Il loro matrimonio sembra equilibrato e “di successo”, ma due eventi interrompono la loro quotidianità: il sapere che una coppia loro amica, per scelta coppia “aperta”, ha problemi e l’aborto di Mira. Da qui, il rapporto viene messo alla prova e sembrerà spezzarsi.
Sembrava un atto di lesa maestà, la volontà di Hagai Levi di riprendere in mano e dirigere un remake di uno dei capolavori più celebrati di Ingmar Bergman, Scene da un matrimonio (tra i tantissimi altri esempi, il recente Storia di un matrimonio di Noah Baumbach viene da lì, e anche l’ispirazione per Mariti e mogli di Woody Allen).
E invece la serie di cinque episodi, in onda su Sky dal 20 settembre e in anteprima mondiale alla Mostra del Cinema di Venezia, è una sorpresa e una conferma.
Una conferma
Hagai Levi è autore di In Treatment, una serie tv originariamente israeliana, che nella sua versione statunitense ha visto Gabriel Byrne nei panni di uno psicoterapeuta, ed ogni episodio mostrare una seduta con un paziente diverso, uno per ogni giorno della settimana. Con due protagonisti a puntata in uno spazio chiuso (lo studio del medico), l’impianto è chiaramente teatrale, ma il fascino della serie è tale da farla arrivare a quattro stagioni -l’ultima attualmente in onda su Sky – e anche una riduzione italiana con Sergio Castellitto. Ma la cosa più importante è che In Treatment si concentra sull’importanza della parola: dialoghi fitti che costringono il regista a sperimentare e gli attori a recitare con un flusso di coscienza.
Anche la serie successiva di Levi, The Affair, mette al centro del discorso le relazioni sentimentali e la parola: protagonisti una coppia in crisi, che attraversa vari momenti e la cui storia in ogni episodio delle cinque stagioni viene mostrata e raccontata, quindi vista, da un punto di vista differente.
Scene da un matrimonio è la figlia diretta, allora di In Treatment e The Affair. Ogni episodio, un dialogo fitto tra i due attori in uno spazio chiuso, che però questa volta sono anche marito e moglie in uno studio approfondito sul senso profondo del matrimonio e quindi dell’amore, anzi dell’atto di amare.
E soprattutto, una sorpresa
Perché gli adattamenti sono pericolosi, terreno scivolosissimo per sceneggiatori e registi.
Scene da un matrimonio (Scener ur ett äktenskap) era in principio un progetto per la televisione di Bergman del 1973, per la durata di 281’ divisi in sei capitoli. Levi manipola la durata, e il suo Scene da un matrimonio diventa una serie di 200’ e cinque episodi. Anche la storia subisce lievi cambiamenti, e probabilmente è qui che Levi ha dato il meglio nella scrittura.
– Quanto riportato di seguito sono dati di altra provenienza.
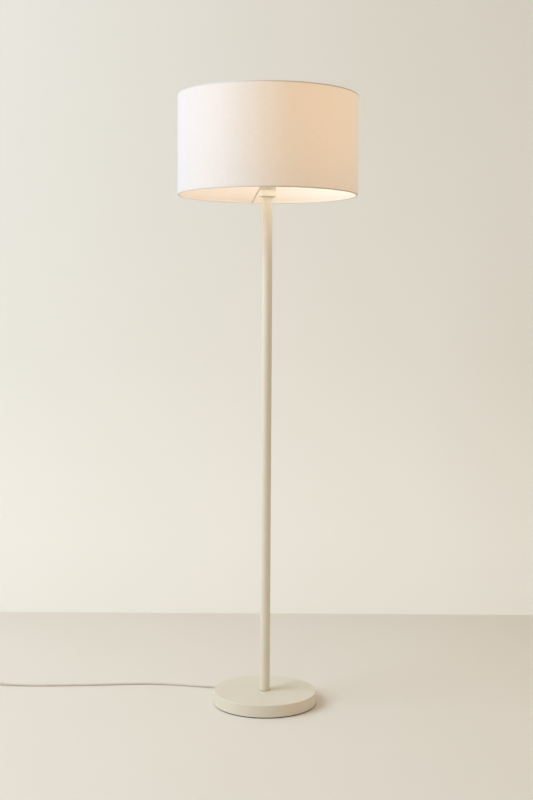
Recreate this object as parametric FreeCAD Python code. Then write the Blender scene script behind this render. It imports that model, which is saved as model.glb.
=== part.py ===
import FreeCAD, Part
import math
import os

# Column floor lamp with a drum shade. Millimetres, +Z up. The origin is on the floor,
# under the axis of the pole. The front of the lamp faces -Y.

# ---- driving dimensions -------------------------------------------------------------

# Base: a pressed steel cover over a cast ballast disc, on a dark foam pad
BASE_DIAMETER = 260.0
BASE_HEIGHT = 32.5          # floor to the top of the cover
COVER_WALL = 1.5
COVER_EDGE_RADIUS = 2.0
COVER_RIM_GAP = 2.5         # floor to the cover's lower edge
PAD_THICKNESS = 3.0
PAD_INSET = 4.5             # pad's edge inside the cover's side
BALLAST_SIDE_GAP = 2.5
BALLAST_CHAMFER = 2.5
BALLAST_WEB = 4.0           # ballast left above the pocket of the nut
POCKET_DIAMETER = 50.0
CABLE_CHANNEL_WIDTH = 8.0
CABLE_CHANNEL_ROOM = 0.8    # channel above the cable

# Pole: four steel tubes with pressed-in inserts, joined by hollow screws
POLE_DIAMETER = 25.0
POLE_WALL = 1.2
POLE_FIRST_LENGTH = 323.5
POLE_LENGTH = 308.0         # each of the three upper tubes
POLE_UPPER_TUBES = 3
POLE_SEAM_CHAMFER = 0.5
FOOT_RING_THICKNESS = 0.5
FOOT_RING_DIAMETER = 26.0
INSERT_LENGTH = 14.0
INSERT_PLATE = 5.0
INSERT_HUB_DIAMETER = 16.0

# Hollow screws and their nut, M10 x 1
SCREW_DIAMETER = 10.0
SCREW_BORE = 7.6
SCREW_SHORT_OF_END = 1.0    # screw ends inside the thread that it fills
NUT_ACROSS_FLATS = 17.0
NUT_HEIGHT = 5.0
LOCK_WASHER_DIAMETER = 18.0
LOCK_WASHER_THICKNESS = 1.0
WASHER_DIAMETER = 36.0
WASHER_THICKNESS = 1.5

# Lamp holder, E27, in a turned cup
CUP_DIAMETER = 41.0
CUP_HEIGHT = 46.0
CUP_WALL = 1.0
CUP_FLOOR = 2.0
CUP_OVER_POLE = 3.5         # length of pole top that the cup's socket takes
CUP_EDGE_RADIUS = 2.0
HOLDER_CAP_DIAMETER = 35.0
HOLDER_CAP_HEIGHT = 20.5
HOLDER_CAP_WALL = 2.0
HOLDER_BOSS_HEIGHT = 10.0
HOLDER_BOSS_DIAMETER = 16.0
INSULATOR_THICKNESS = 6.0
SKIRT_DIAMETER = 37.0
SKIRT_THREAD_DIAMETER = 39.6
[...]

Parlare di matrimonio oggi potrebbe sembrare inattuale e abusato, molto meno farlo relazionandolo con l’evoluzione delle coppie oggi.
Il poliamore, la consulenza coniugale, ma anche l’aborto, la parità dei ruoli, la fecondazione in vitro e la genitorialità elettiva, l’affido condiviso, la famiglia allargata: un materiale esplosivo, che Levi decide di trattare attraverso i dialoghi di marito e moglie che si ritrovano in crisi dopo dieci anni di un rapporto che sembrava di successo.
Levi sposta il baricentro dall’uomo alla donna: se nell’originale di Bergman a decidere di lasciare il coniuge, quindi a dare il via alla storia, era il marito Erland Josephson, questa volta è la moglie Jessica Chastain, invertendo di fatto i ruoli che vedevano Liv Ullmann donna tradita e adesso Oscar Isaac uomo disilluso.
L’adattamento è allora indolore, acquistando spessore e credibilità in alcuni passaggi: certo che Levi non raggiunga i risultati formali di Bergman, ma Isaac e Chastain sono talmente impregnati degli umori dei loro personaggi che Scene da un matrimonio diventa realmente una seduta di terapia.
Sfiancante, opprimente, malinconica, lacerante: la visione dei cinque episodi quasi uno di seguito all’altro, così come predisposta a Venezia 78, restituisce il senso emotivo dell’opera, mostrando un regista e uno sceneggiatore in stato di grazia (Hagai Levi), e due attori di monumentale intensità.
Che a tratti sembrano davvero avvicinarsi al senso profondo, desolante, potente e misterioso dell’amore.
Credi che viviamo in una totale confusione? Credi che dentro di noi si abbia paura perché non sappiamo dove aggrapparci? Non si è perso qualcosa di importante? Credo che in fondo c’è il rimpianto di non aver amato nessuno e che nessuno mi abbia amato.